After examining the extent of its wrongdoing, UBS moved swiftly to strike an immunity deal with government authorities. In its inquiry, the Swiss bank uncovered that one of its former traders, Thomas Hayes, had apparently worked with employees at Deutsche Bank, HSBC and the Royal Bank of Scotland to influence rates and make profits, according to bank officials and court documents. At times, the traders communicated via instant messages on Bloomberg machines, the court documents show.
UBS was eager to cooperate in part because the government typically only grants immunity to the first party to step forward in a case. The Swiss bank also wanted to avoid the harsh spotlight of a prosecution or a settlement, according to a bank official. The bank has been at the center of several financial scandals, including a rogue trader and an illegal tax shelter scheme.

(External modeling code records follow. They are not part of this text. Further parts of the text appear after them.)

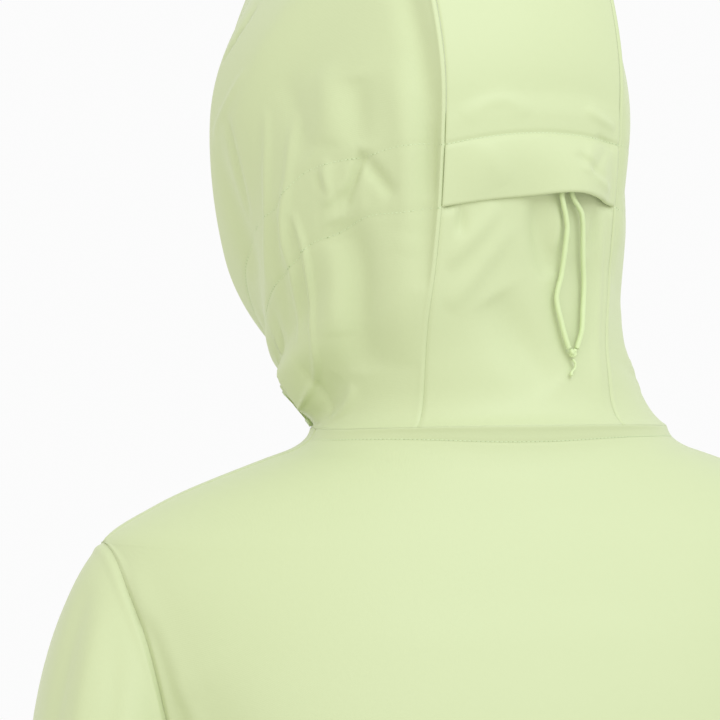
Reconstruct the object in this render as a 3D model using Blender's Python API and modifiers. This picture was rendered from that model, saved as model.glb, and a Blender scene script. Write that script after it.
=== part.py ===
"""A hooded softshell jacket, zipped up, in the hollow shape that it has when worn with the hood up.

Metres, +Z up. The origin is at the middle of the neck seam, where the wearer's neck and shoulders hold
the jacket. The front faces -Y and the wearer's left side is +X. The head is turned to the wearer's left.
"""

import math

import bmesh
import bpy
import numpy as np
from mathutils import Matrix

# ---------------------------------------------------------------- driving sizes

CLOTH = 0.0016  # the bonded softshell's wall
SEAM_GAP = 0.0003  # between two pieces that are sewn together
SEAM_SLOPE = 0.28  # how steeply a piece turns in at its seam
SEAM_DIP = 0.0015  # and at most this deep
LAYER_GAP = 0.0004  # between two layers that lie on each other

ARMHOLE_TOP = -0.055  # height of the shoulder tip
ARMHOLE_BOTTOM = -0.245  # height of the underarm point
ARMHOLE_BACK = 0.056  # how far the armhole reaches behind the shoulder line
ARMHOLE_FRONT = 0.054
NECK_HEIGHT = 0.001  # of the neck seam at the shoulder
BACK_NECK_FROM = -0.04  # the back neck rises from this height
BACK_NECK_RISE = 0.007  # of the neck seam at the centre back, above the shoulder's
FRONT_NECK_FROM = -0.16  # the front neck drops from this height
FRONT_NECK_DROP = 0.076  # of the neck seam at the centre front, below the shoulder's

CAP_SHARE = 0.42  # the share of a sleeve's length in its cap, above the first arm section
CAP_LEAVES_TIP = np.array([0.026, 0.0, -0.021])  # how the cap leaves the armhole at the shoulder tip,
CAP_LEAVES_UNDERARM = np.array([0.006, 0.0, -0.020])
CAP_LEAVES_SIDE = np.array([0.016, 0.016, -0.020])
CAP_MEETS_TIP = 0.130  # and how straight it runs down to the first arm section
CAP_MEETS_UNDERARM = 0.018
CAP_MEETS_SIDE = 0.055

NECK_STRIP = 0.0535  # half the width of the hood's middle strip at the neck seam
SIDE_LEAVES = math.radians(30)  # the hood's side leaves the strip at this angle from straight ahead
SIDE_ROUND = 0.40  # how full the side's curve is behind its widest point
HEAD_TURN = math.radians(16)
HEAD_TURN_FROM = -0.06  # the hood turns between these heights
HEAD_TURN_TO = 0.10
HEAD_LEFT = 0.020  # how far the turned head stands from the neck's middle
HEAD_FORWARD = 0.012
NECK_BLEND = 0.22  # the share of the hood over which it takes the neck seam's shape,
NECK_BLEND_HEIGHT = 0.70  # and over which its rings level out

FLAP_BOTTOM = 0.30  # the flap's loose edge, as a share of the hood's rows
FLAP_STITCH = 0.378  # the flap hangs from here
FLAP_TUCK = 0.40  # the lower strip ends here, under the upper one
FLAP_SMOOTH = 0.435  # above here the upper strip lies level with the hood's sides
FLAP_LIFT = 0.011  # how much higher the drawcord pulls the flap's edge
FLAP_STAND = 0.0088  # and how far it pushes the edge off the lower strip
FLAP_CURL = 1.2  # more curls the flap out nearer its loose edge
CORD_ACROSS = -0.40  # where the drawcord comes out, as a share of the strip's half width
CORD_SPREAD = 0.40

ZIP_HALF_GAP = 0.0040  # from the centre front to each front's edge
ZIP_MARGIN = 0.0180  # each front lies on its zip tape this far from the centre front
CHAIN_HALF_WIDTH = 0.0026
CHAIN_SINK = 0.0007  # how far the chain lies below the fronts' faces
CHAIN_DEPTH = 0.0019
TAPE_FROM = 0.0036  # from the centre front
TAPE_TO = 0.0160
TAPE_DEPTH = 0.0008
TAPE_GAP = 0.0008  # between a tape and the front that it lies under
ZIP_TOP = 0.90  # the slider's place, as a share of the hood's rows

SLIDER_SIZE = (0.0072, 0.0115, 0.0016)  # its plate: across, along and out of the zip
SLIDER_CLEAR = 0.0003  # how far the plate's underside is off the fronts' faces
EAR_SIZE = (0.0011, 0.0042, 0.0036)
EAR_APART = 0.0044  # between the middles of the two ears
PIN_DOWN = 0.0056  # from the slider's top end to its pin
PIN_OUT = 0.0043  # from the fronts' faces to the pin
PIN_RADIUS = 0.00065
EYE_RADII = (0.00095, 0.0019)  # of the pull's eye, round the pin
PULL_NECK = (0.0024, 0.0050)  # the pull's width at its eye, and how long that is
PULL_SIZE = (0.0062, 0.0240, 0.0015)  # the wide part of the pull
PULL_CORNER = 0.0014

CORD_DIAMETER = 0.0028
TAIL_DIAMETER = 0.0014
KNOT_DIAMETER = 0.0056


# ---------------------------------------------------------------- tables


def table(names, rows):
    """The columns of a short table, by name."""
    return dict(zip(names.split(), np.array(rows, float).T))


# Level sections through the body: half the width, and how far the back and the front stand from the
# shoulder line. A square of 2 is an ellipse, and more is a squarer ring.
BODY = table(
    "height half_width back front square",
    [
        (-0.690, 0.203, 0.146, 0.150, 2.4),  # hem
        (-0.560, 0.193, 0.136, 0.143, 2.4),
        (-0.430, 0.178, 0.122, 0.134, 2.4),  # waist
        (-0.330, 0.171, 0.127, 0.142, 2.4),
        (-0.245, 0.170, 0.134, 0.148, 2.4),  # underarm
        (-0.200, 0.189, 0.134, 0.145, 2.4),
        (-0.158, 0.206, 0.130, 0.139, 2.3),
        (-0.106, 0.222, 0.118, 0.128, 2.1),
        (-0.080, 0.226, 0.109, 0.122, 2.0),
        (-0.055, 0.219, 0.100, 0.117, 1.9),  # shoulder tip
        (-0.035, 0.189, 0.092, 0.113, 1.85),
        (-0.012, 0.132, 0.081, 0.107, 1.9),
        (NECK_HEIGHT, 0.092, 0.072, 0.104, 2.0),  # neck seam
    ],
)

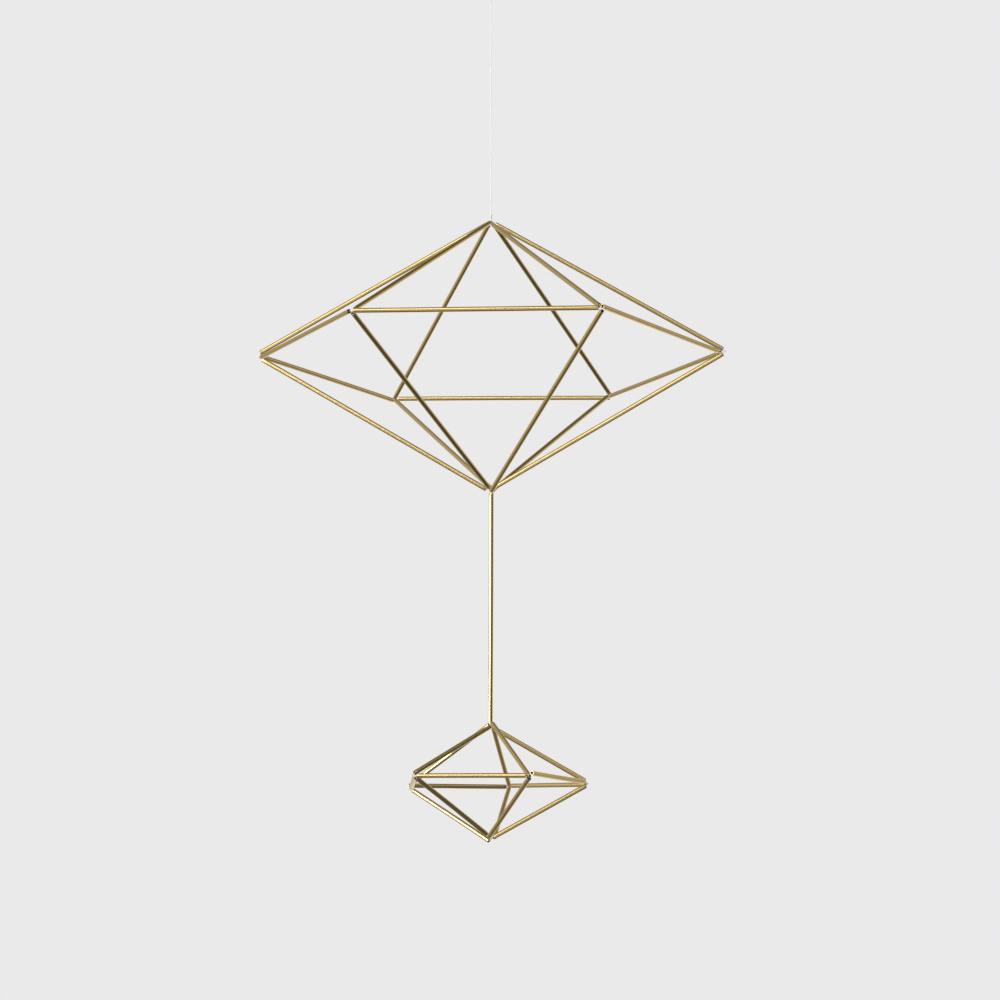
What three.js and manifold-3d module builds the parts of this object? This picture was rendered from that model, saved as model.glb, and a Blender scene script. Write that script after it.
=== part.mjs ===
// A hanging mobile: two openwork double pyramids of thin brass tube, one below the other.
// A fine thread is laced through every tube, and a second thread carries the whole from a loop.
// Millimetres, +Z up. The origin is the inside top of the loop, where a hook would bear.
import * as THREE from "three";
import { mergeVertices } from "three/addons/utils/BufferGeometryUtils.js";
import Module from "manifold-3d";

// The brass tube, cut square at both ends
const tubeDiameter = 2.38;
const tubeWall = 0.36;
const tubeFacets = 16;

// The least space between two tubes where they crowd round a corner
const jointGap = 0.12;

// The upper figure: cut lengths of its tubes, how much longer than the tube each edge between two
// corner points is, and how far the figure is turned about Z.
const upperRingTube = 118;
const upperSlantTube = 136.4;
const upperRingSpare = 3.78;
const upperSlantSpare = 4.87;
const upperTurnDegrees = -3.4;

// Its corners go anticlockwise from +X as seen from above. The laced corners are slack, so each
// sits a little off the true ring: out is how far outside it, and lift how far above. ring names
// the ring tube that runs on to the next corner. A seat says how the ends of a tube lie beside
// their corner points: how far the first end is aside and up, how far the second end is aside
// and up, and how far the tube is drawn towards its second end. The sloping tubes start at the
// top or the bottom point, and a ring tube at its own corner.
const upperCorners = [
  {
    name: "right", out: 0, lift: 0.8, ring: "right_back",
    topSeat: [0.47, 0.24, 1.91, 0.41, 0.2],
    bottomSeat: [-1.85, 0.46, 0.55, -0.39, 0.45],
    ringSeat: [1.36, -0.28, 0.09, 0.08, 2],
  },
  {
    name: "back_right", out: -0.4, lift: -0.1, ring: "back",
    topSeat: [-0.17, 0.71, 1.96, 1.79, 2.46],
    bottomSeat: [-1.18, 0.44, 0.61, 0.89, -1.53],
    ringSeat: [-2.37, -0.74, -0.41, 0.32, -0.69],
  },
  {
    name: "back_left", out: 0, lift: -0.6, ring: "left_back",
    topSeat: [-1.14, 2.24, -0.59, 0.7, 2.17],
    bottomSeat: [-3.02, -0.36, -0.74, -0.29, 0.86],
    ringSeat: [0.6, -0.96, 1.43, 0.29, -0.56],
  },
  {
    name: "left", out: 1.2, lift: 1.3, ring: "left_front",
    topSeat: [-0.4, 0.12, 0.12, 0.35, -0.19],
    bottomSeat: [0.07, -0.19, -1.18, 0.31, -0.59],
    ringSeat: [2.06, -0.76, -0.49, -0.03, 0.83],
  },
  {
    name: "front_left", out: 0, lift: -0.6, ring: "front",
    topSeat: [0.03, 0.01, -0.36, -0.38, -1.57],
    bottomSeat: [0.14, 0.62, -0.53, 0.6, 0.27],
    ringSeat: [-1.43, -0.28, -0.5, -0.07, -0.48],
  },
  {
    name: "front_right", out: -0.4, lift: -0.8, ring: "right_front",
    topSeat: [0.26, -0.63, -1.26, 0.27, 0.22],
    bottomSeat: [-1.68, -2.35, -0.69, -1.07, 1.15],
    ringSeat: [-0.54, 0.25, 2.16, -0.66, -3.88],
  },
];

// The lower figure, given in the same way
const lowerRingTube = 54.3;
const lowerSlantTube = 53.7;
const lowerRingSpare = 4.36;
const lowerSlantSpare = 3.64;
const lowerTurnDegrees = 5.7;
const lowerCorners = [
  {
    name: "right", out: 0, lift: -0.8, ring: "right_back",
    topSeat: [-0.08, -0.25, -1.08, 0.35, -0.37],
    bottomSeat: [-0.47, -0.42, -0.45, -0.19, -0.19],
    ringSeat: [-0.12, -0.33, 1.32, 0.24, 0.38],
  },
  {
    name: "back", out: -0.2, lift: 0.6, ring: "back",
    topSeat: [-0.65, 1.22, 0.94, 0.31, 1.02],
    bottomSeat: [-1.61, -0.88, 0.95, -0.57, 0.37],
    ringSeat: [-2.08, -0.07, -2.13, 0.63, -0.06],
  },
  {
    name: "back_left", out: 0, lift: -0.9, ring: "left",
    topSeat: [-0.18, 0.9, -0.74, 0.25, -1.38],
    bottomSeat: [0.4, -1.49, -1.6, -0.35, -1.75],
    ringSeat: [2.09, -1.15, 0.89, 1.93, -0.15],
  },
  {
    name: "front_left", out: 0.7, lift: 0.9, ring: "front",
    topSeat: [3.13, 0.74, 0.58, 1.1, 1.12],
    bottomSeat: [0, 0.28, 0.06, -0.2, 0.9],
    ringSeat: [-0.65, -0.08, -1.82, -0.44, 0.15],
  },
  {
    name: "front_right", out: -0.4, lift: 0.5, ring: "right_front",
    topSeat: [-0.05, 2.18, -0.21, -1.14, 0.4],
    bottomSeat: [-2.17, -1, -0.98, -1.39, 0.83],
    ringSeat: [-0.81, 0.75, -0.06, 0.77, -2.64],
  },
];

// The tube that hangs between the figures, how much further apart their points are, and its seat
const dropTube = 118.6;
const dropSpare = 2.00;
const dropSeat = [0.26, 0.84, -0.15, 0.38, -0.07];

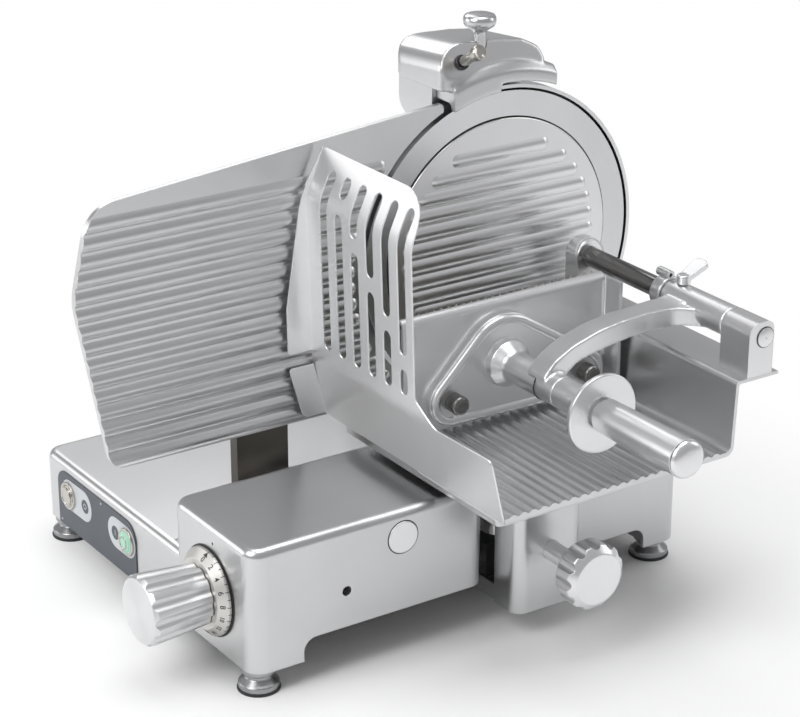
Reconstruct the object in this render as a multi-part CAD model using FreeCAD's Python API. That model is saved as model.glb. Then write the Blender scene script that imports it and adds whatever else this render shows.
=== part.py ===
import FreeCAD
import Part
import math
import os

# Vertical meat slicer with a food carriage that is pushed by hand.
# Sizes are in mm. Every part is laid out from the blade centre: X along the carriage travel,
# Y to the rear from the cutting plane, Z up. Saving moves the slicer onto the bench.

V = FreeCAD.Vector
ALONG_X = V(1, 0, 0)
ALONG_Y = V(0, 1, 0)
ALONG_Z = V(0, 0, 1)

# Fits
RUN_GAP = 0.05            # radial gap of a shaft that turns or slides in a bore
FREE_GAP = 0.6            # gap between parts that pass each other

# Blade, cover and guard ring
BLADE_R = 150.0
BLADE_HEIGHT = 280.0      # blade axis above the bench
BLADE_BACK = 8.0          # rear face of the blade behind the cutting plane
EDGE_BAND = 26.0          # blade face left open around the cover
COVER_R = BLADE_R - EDGE_BAND
COVER_GAP = 1.5
COVER_BACK = 2.5
RIM_GAP = 2.5             # blade edge to guard rim
RIM_WALL = 3.5
RIM_FRONT = -1.0
RING_FRONT = 11.0
RIB_PITCH = 15.7
RIB_W = 13.0
COVER_RIB_TOP = 92.0
COVER_RIB_H = 2.2
COVER_RIB_INSET = 20.0

# Head behind the blade, with the belt drive
HEAD_FRONT = 15.0
HEAD_BACK = 88.0
HEAD_INSET = 45.0         # head inside the blade edge
HEAD_R = BLADE_R - HEAD_INSET
HEAD_FOOT_HALF = 60.0
HEAD_CORNER = 6.0
HEAD_WALL = 5.0
COVER_PLATE = 4.0
SHAFT_R = 10.0
TIE_R = 4.0
BEARING_R = 23.5
BEARING_W = 14.0
BIG_PULLEY_R = 75.0
SMALL_PULLEY_R = 18.0
PULLEY_FRONT = 54.0
PULLEY_W = 18.0
BELT_T = 3.0
MOTOR_HIGH = 61.0         # motor axis above the deck
MOTOR_R = 48.0
MOTOR_LONG = 88.0
MOTOR_SHAFT_R = 7.0
MOTOR_HOUSING_HALF = 64.0
MOTOR_HOUSING_RISE = 64.0 # housing top above the motor axis
MOTOR_HOUSING_LONG = 104.0
SHEET = 3.0

# Base casting
FOOT_H = 22.0
FOOT_R = 18.0
BASE_LEFT = -382.0
BASE_RIGHT = 88.0
BASE_BACK = 211.0
BOX_FRONT = -181.5
BOX_BACK = -45.0
BOX_RIGHT = -140.0
SLOT_WIDE = 13.0
HOUSING_FRONT = -174.0
HOUSING_BACK = -25.0
HOUSING_DROP = 5.0        # right housing below the guard ring, as a gap
DECK_FRONT = -145.0
DECK_HIGH = 89.0          # low deck above the bench
SKIRT_HIGH = 43.0         # lower edge of the skirt above the bench
ARCH_LEFT = -331.0
ARCH_RIGHT = 46.0
BASE_WALL = 4.0
BASE_CORNER = 16.0
BASE_EDGE = 8.0
COVE_R = 12.0
CAP_R = 15.0
CAP_X = -229.7
CAP_DROP = 25.0
PORT_R = 4.5
PORT_X = -287.4
PORT_HIGH = 77.4
GLAND_X = -40.0
GLAND_HIGH = 60.0
GLAND_LONG = 9.0

# Guide bars under the base
BAR_R = 8.0
BAR_Y = -153.0
BAR_HIGH = 55.0
REAR_BAR_R = 5.0
REAR_BAR_Y = -110.0
REAR_BAR_HIGH = 34.0

# Thickness dial
DIAL_Y = -111.0
DIAL_HIGH = 75.0
DIAL_SHAFT_R = 6.0
DIAL_RING_R = 40.0
DIAL_RING_LONG = 10.0
KNOB_LONG = 58.0
KNOB_R_IN = 27.5
KNOB_R_OUT = 32.0
KNOB_FLUTES = 12
CAM_X = -236.0
CAM_WIDE = 8.0
CAM_LOW_R = 10.0
GAUGE_TRAVEL = 15.0
DIAL_TURN = 300.0
ROLLER_R = 6.0

# Gauge plate and its slide
GAUGE_CREST = -0.5
GAUGE_RIB_H = 2.5
GAUGE_T = 5.0
GAUGE_CUT_GAP = 3.5
GAUGE_CUT_R = BLADE_R + GAUGE_CUT_GAP
GAUGE_RIBS = 15
GAUGE_RIB_TOP = 100.0
NOTCH_GAP = 4.0           # gauge plate beside the sharpener flange
POST_X = -256.0
POST_WIDE = 54.0
POST_Y = 10.0
POST_T = 12.0
SLIDE_R = 6.0
SLIDE_HIGH = 48.0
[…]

Citigroup has been forthcoming with regulators, as well. After leaving UBS, Mr. Hayes moved to Citigroup where the problems continued, according to bank officials with knowledge of the case. The bank has handed over documents on that rate-rigging group.
Citigroup is emphasizing to authorities that the wrongdoing did not reach the upper levels of management, as it did at Barclays. Based on its internal investigation, the bank told regulators and its audit committee that neither its chief executive, Vikram S. Pandit, nor its chief financial officer, John Gerspach, was implicated, according to a bank official and a lawyer with knowledge of the matter. The bank’s investigation showed that its wrongdoing is mainly centered on another key benchmark, the Tokyo interbank offered rate.
In contrast, Deutsche Bank is facing heavier scrutiny in the United States. The German institution has been named in the rate conspiracies outlined by Barclays and UBS, as has HSBC. In working with regulators, HSBC is making employees available to government investigators and turning over e-mails and other information, according to one person with knowledge of the matter.